At any point, I was not suggesting to remove that icon. The reason why the column was introduced was that CofigReport model was purely a Puppet report. Then we extracted this to Report class but plugins kept using ConfigReport and I think that origin was introduced as a workaround to differentiate config reports.

What I am aiming for is complete refactoring of reporting, since I am braking plugins by this anyway I suggest that all plugins now inherit from Report model where type determines the report kind. Thus we could get rid of origin.

1 Like

I am staring my work with these main ideas:

This is now out of date, see below the updated plan.

  • The model that will be kept is Report.
  • All STI and subclasses including ConfigReport is removed.
  • Report contents stored in new field body as plain text (JSON).
  • Report type is kept in origin field (Puppet, Ansible, OpenSCAP).
  • Generic non-indexed* boolean columns b1, b2 and b3 available for use by plugins.
  • Generic non-indexed** text columns t1 and t2 available for use by plugins.
  • New processing pipeline as described by @ekohl extensible by plugins.
  • Plugins define metadata via new sub-class of ReportMetadata which captures mapping of fields, processing hooks and transformation, searching fields and other details.
  • Puppet metadata: b1 = failed resources, b2 = failed restart resources, b3 = changed resources, t1 = the first error message, t2 = resource of the first error message
  • Puppet metadata: b1 = unreachable host, b2 = failed tasks, b3 = changed tasks, t1 = the first error message, t2 = task name of the first error message
  • OpenSCAP metadata: b1 = failed rules, b2 = othered rules, b3 = passed rules, t1 = rules which failed, t2 = rules which othered
  • No data upgrade in migration (when needed reports must be exported and imported back via special rake task before and after upgrade process).
  • All searching should be by default scoped to a reasonable time frame (last week) so SQL server can quickly use index on “reported_at” column and do a quick tablescan for the rest
  • PostgreSQL partitioning will be investigated in order to make report expiration even faster.

Legend:

  • * index on boolean column is very likely not to be used and its presence will slow down updates
  • ** index on text field is useless for LIKE queries (these will always be like queries for OpenSCAP)
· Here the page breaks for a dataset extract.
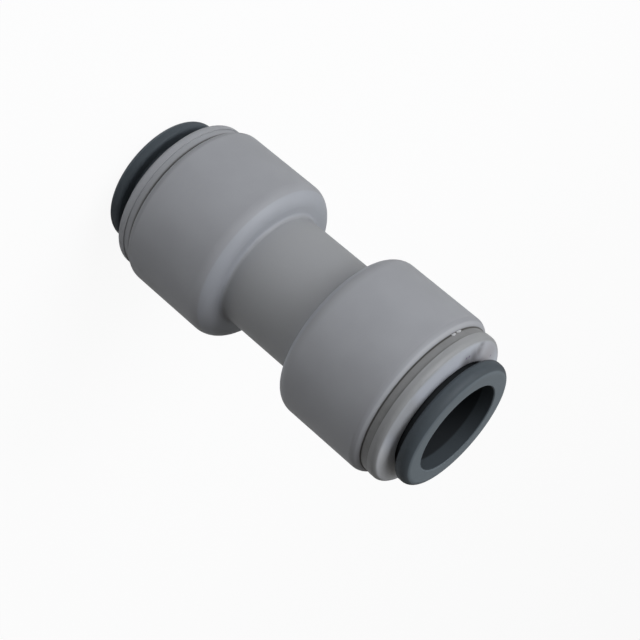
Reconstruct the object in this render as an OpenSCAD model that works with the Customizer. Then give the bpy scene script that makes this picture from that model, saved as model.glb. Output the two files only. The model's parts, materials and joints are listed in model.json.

2 things I can see at the moment:

  • OpenSCAP will need t3 field - rules which passed
  • reimporting the reports will cause that a native xml report stored on proxy cannot be accessed because ids change, so we need to warn users about it

If you’re storing a report as a blob, then you need some way to describe the format. https://puppet.com/docs/puppet/latest/format_report.html describes the Puppet report and as you can see it has a report_format parameter. This will allow application code to know if it can even render it. For example, it might refuse to render an old report format. You can also merge the source and the format by defining the origin as Puppet-10 but I don’t know if that makes it easier.

1 Like

Before I add it, is it really a real-world use-case to search for report with “particular rule which passed”?

We have that search but I do not have data on how much it is used.

Ok I’ve spent whole Friday thinking, drawing, talking, walking in the house trying to find the best solution. With help from Ewoud, Marek, Ondra and others I think I have hopefully the masterplan:

  • The model that will be kept is Report.
  • All STI and subclasses including ConfigReport is removed.
  • Report contents stored in new field body as plain text (JSON).
  • Plugins can store arbitrary contents in body however backward compatibility must be taken into account (new version of reports must work with old versions).
  • Report type is kept in origin field (Puppet-9, Ansible, OpenSCAP). Puppet-9 stands for report format V9 which is compatible with V10. Older versions would not be supported. There would be Unknown report type which would be simply store report as-is without further processing.
  • Status column converted from integer to 64bit big int.
  • StatusCalculator is kept and extended to use all 64bits.
  • Generic non-indexed* boolean columns b1, b2 and b3 available for use by plugins.
  • Plugin decides themselves how to store data in the body field in such a way that it’s usable and searchable.
  • New processing pipeline as described by @ekohl extensible by plugins.
  • Plugins define metadata via new sub-class of ReportMetadata which captures mapping of fields, processing hooks and transformation, searching fields and other details.
  • Plugins define its own ERB template and path to it in metadata to use when displaying detail page as well as index page.
  • Puppet metadata: b1 = failed resources, b2 = failed restart resources, b3 = changed resources
  • Puppet metadata: b1 = unreachable host, b2 = failed tasks, b3 = changed tasks
  • OpenSCAP metadata: b1 = failed rules, b2 = othered rules, b3 = passed rules, rules in searchable form in the body (e.g. F:rule.name.abc for “failed” rules)
  • No data upgrade in migration (when needed reports must be exported and imported back via special rake task before and after upgrade process).
  • Searching is supported for reports which has failures, changes, passed rules etc.
  • Index page (search result) shows also number of failures, changes etc (using StatusCalculator).
  • All searching should be by default scoped to a reasonable time frame (last week) so SQL server can quickly use index on “reported_at” column and do a quick table scan for the rest
  • PostgreSQL partitioning will be investigated in order to make report expiration even faster.

I believe this represents the best user experience with the most effective storage and performance unmatched which what we have today.

Legend:

  • * index on boolean column is very likely not to be used and its presence will slow down updates
1 Like

For the record, I was working today on couple of optimizations of the current design with promising results (10x improvement without much changing the schema).